MATERIAL PROVIDED:

• • • • •

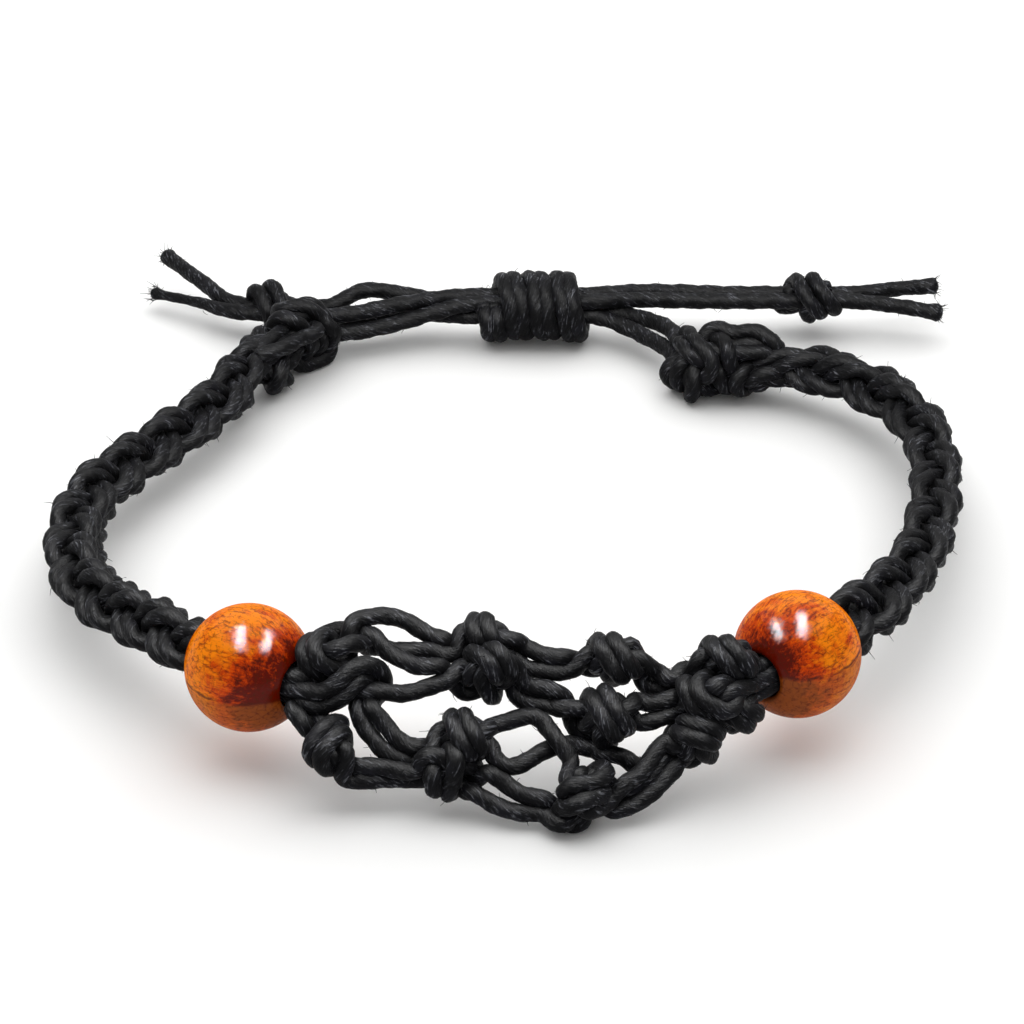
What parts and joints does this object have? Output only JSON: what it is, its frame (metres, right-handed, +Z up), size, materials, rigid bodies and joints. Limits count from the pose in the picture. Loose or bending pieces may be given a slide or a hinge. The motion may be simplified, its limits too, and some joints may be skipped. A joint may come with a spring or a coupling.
{
  "type": "cord bracelet",
  "caption": "Knotted cord bracelet with wooden beads either side of an open macrame net, round braided sides and a sliding knot closure.",
  "frame": {"origin": "middle of the underside of the bracelet's box, measured without its four drawcords and the two knots on their free ends; it lies on the surface z = 0", "axes": "+Z up from the surface it lies on, +Y from the net at the front to the sliding knot at the back, +X to the right as the net is seen"},
  "size_m": [0.0692, 0.0767, 0.0112],
  "materials": {
    "waxed_cord": "black waxed cotton cord, three plies, dull with small waxy glints",
    "stained_wood": "orange-brown stained wood under clear gloss lacquer"
  },
  "bodies": {
    "root": {"bead_left": "stained_wood", "bead_right": "stained_wood", "braid_left_strand_1": "waxed_cord", "braid_left_strand_2": "waxed_cord", "braid_left_strand_3": "waxed_cord", "braid_left_strand_4": "waxed_cord", "braid_right_strand_1": "waxed_cord", "braid_right_strand_2": "waxed_cord", "braid_right_strand_3": "waxed_cord", "braid_right_strand_4": "waxed_cord", "end_knot_left": "waxed_cord", "end_knot_right": "waxed_cord", "sliding_knot": "waxed_cord", "tail_knot_left": "waxed_cord", "tail_knot_right": "waxed_cord", "drawcord_left_1": "waxed_cord", "drawcord_left_2": "waxed_cord", "drawcord_right_1": "waxed_cord", "drawcord_right_2": "waxed_cord", "gather_knot_left_top": "waxed_cord", "gather_knot_left_middle": "waxed_cord", "gather_knot_left_low": "waxed_cord", "gather_knot_right_top": "waxed_cord", "gather_knot_right_middle": "waxed_cord", "gather_knot_right_side": "waxed_cord", "gather_knot_right_low": "waxed_cord", "net_knot_1": "waxed_cord", "net_knot_2": "waxed_cord", "net_knot_3": "waxed_cord", "net_knot_4": "waxed_cord", "net_knot_5": "waxed_cord", "net_knot_6": "waxed_cord", "net_knot_7": "waxed_cord", "net_cord_01": "waxed_cord", "net_cord_02": "waxed_cord", "net_cord_03": "waxed_cord", "net_cord_04": "waxed_cord", "net_cord_05": "waxed_cord", "net_cord_06": "waxed_cord", "net_cord_07": "waxed_cord", "net_cord_08": "waxed_cord", "net_cord_09": "waxed_cord", "net_cord_10": "waxed_cord", "net_cord_11": "waxed_cord", "net_cord_12": "waxed_cord", "net_cord_13": "waxed_cord", "net_cord_14": "waxed_cord", "net_cord_15": "waxed_cord", "net_cord_16": "waxed_cord", "net_cord_17": "waxed_cord", "net_cord_18": "waxed_cord", "net_cord_19": "waxed_cord", "net_cord_20": "waxed_cord"}
  },
  "joints": []
}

• • • • •

TO DO: Give an exact copy of all the data shown above.

OUTPUT OF THE TASK:
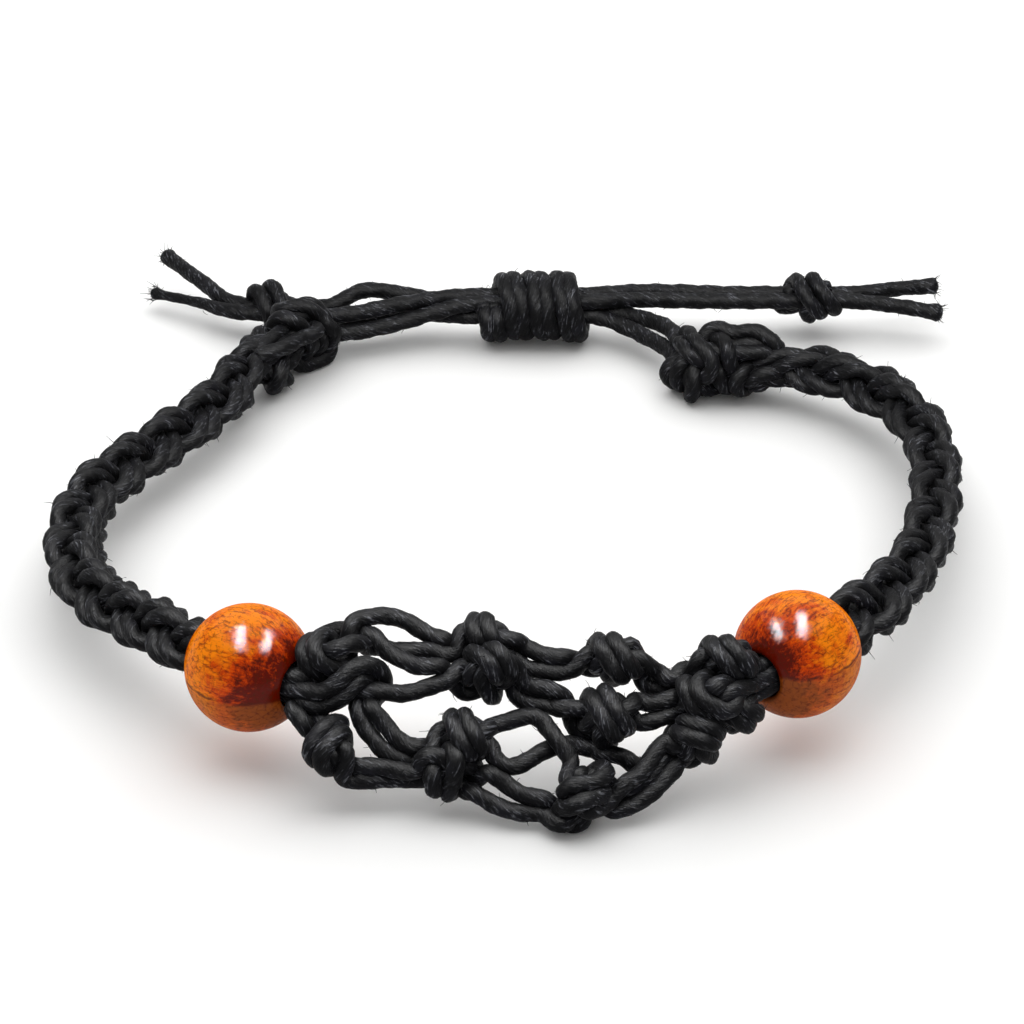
What parts and joints does this object have? Output only JSON: what it is, its frame (metres, right-handed, +Z up), size, materials, rigid bodies and joints. Limits count from the pose in the picture. Loose or bending pieces may be given a slide or a hinge. The motion may be simplified, its limits too, and some joints may be skipped. A joint may come with a spring or a coupling.
{
  "type": "cord bracelet",
  "caption": "Knotted cord bracelet with wooden beads either side of an open macrame net, round braided sides and a sliding knot closure.",
  "frame": {"origin": "middle of the underside of the bracelet's box, measured without its four drawcords and the two knots on their free ends; it lies on the surface z = 0", "axes": "+Z up from the surface it lies on, +Y from the net at the front to the sliding knot at the back, +X to the right as the net is seen"},
  "size_m": [0.0692, 0.0767, 0.0112],
  "materials": {
    "waxed_cord": "black waxed cotton cord, three plies, dull with small waxy glints",
    "stained_wood": "orange-brown stained wood under clear gloss lacquer"
  },
  "bodies": {
    "root": {"bead_left": "stained_wood", "bead_right": "stained_wood", "braid_left_strand_1": "waxed_cord", "braid_left_strand_2": "waxed_cord", "braid_left_strand_3": "waxed_cord", "braid_left_strand_4": "waxed_cord", "braid_right_strand_1": "waxed_cord", "braid_right_strand_2": "waxed_cord", "braid_right_strand_3": "waxed_cord", "braid_right_strand_4": "waxed_cord", "end_knot_left": "waxed_cord", "end_knot_right": "waxed_cord", "sliding_knot": "waxed_cord", "tail_knot_left": "waxed_cord", "tail_knot_right": "waxed_cord", "drawcord_left_1": "waxed_cord", "drawcord_left_2": "waxed_cord", "drawcord_right_1": "waxed_cord", "drawcord_right_2": "waxed_cord", "gather_knot_left_top": "waxed_cord", "gather_knot_left_middle": "waxed_cord", "gather_knot_left_low": "waxed_cord", "gather_knot_right_top": "waxed_cord", "gather_knot_right_middle": "waxed_cord", "gather_knot_right_side": "waxed_cord", "gather_knot_right_low": "waxed_cord", "net_knot_1": "waxed_cord", "net_knot_2": "waxed_cord", "net_knot_3": "waxed_cord", "net_knot_4": "waxed_cord", "net_knot_5": "waxed_cord", "net_knot_6": "waxed_cord", "net_knot_7": "waxed_cord", "net_cord_01": "waxed_cord", "net_cord_02": "waxed_cord", "net_cord_03": "waxed_cord", "net_cord_04": "waxed_cord", "net_cord_05": "waxed_cord", "net_cord_06": "waxed_cord", "net_cord_07": "waxed_cord", "net_cord_08": "waxed_cord", "net_cord_09": "waxed_cord", "net_cord_10": "waxed_cord", "net_cord_11": "waxed_cord", "net_cord_12": "waxed_cord", "net_cord_13": "waxed_cord", "net_cord_14": "waxed_cord", "net_cord_15": "waxed_cord", "net_cord_16": "waxed_cord", "net_cord_17": "waxed_cord", "net_cord_18": "waxed_cord", "net_cord_19": "waxed_cord", "net_cord_20": "waxed_cord"}
  },
  "joints": []
}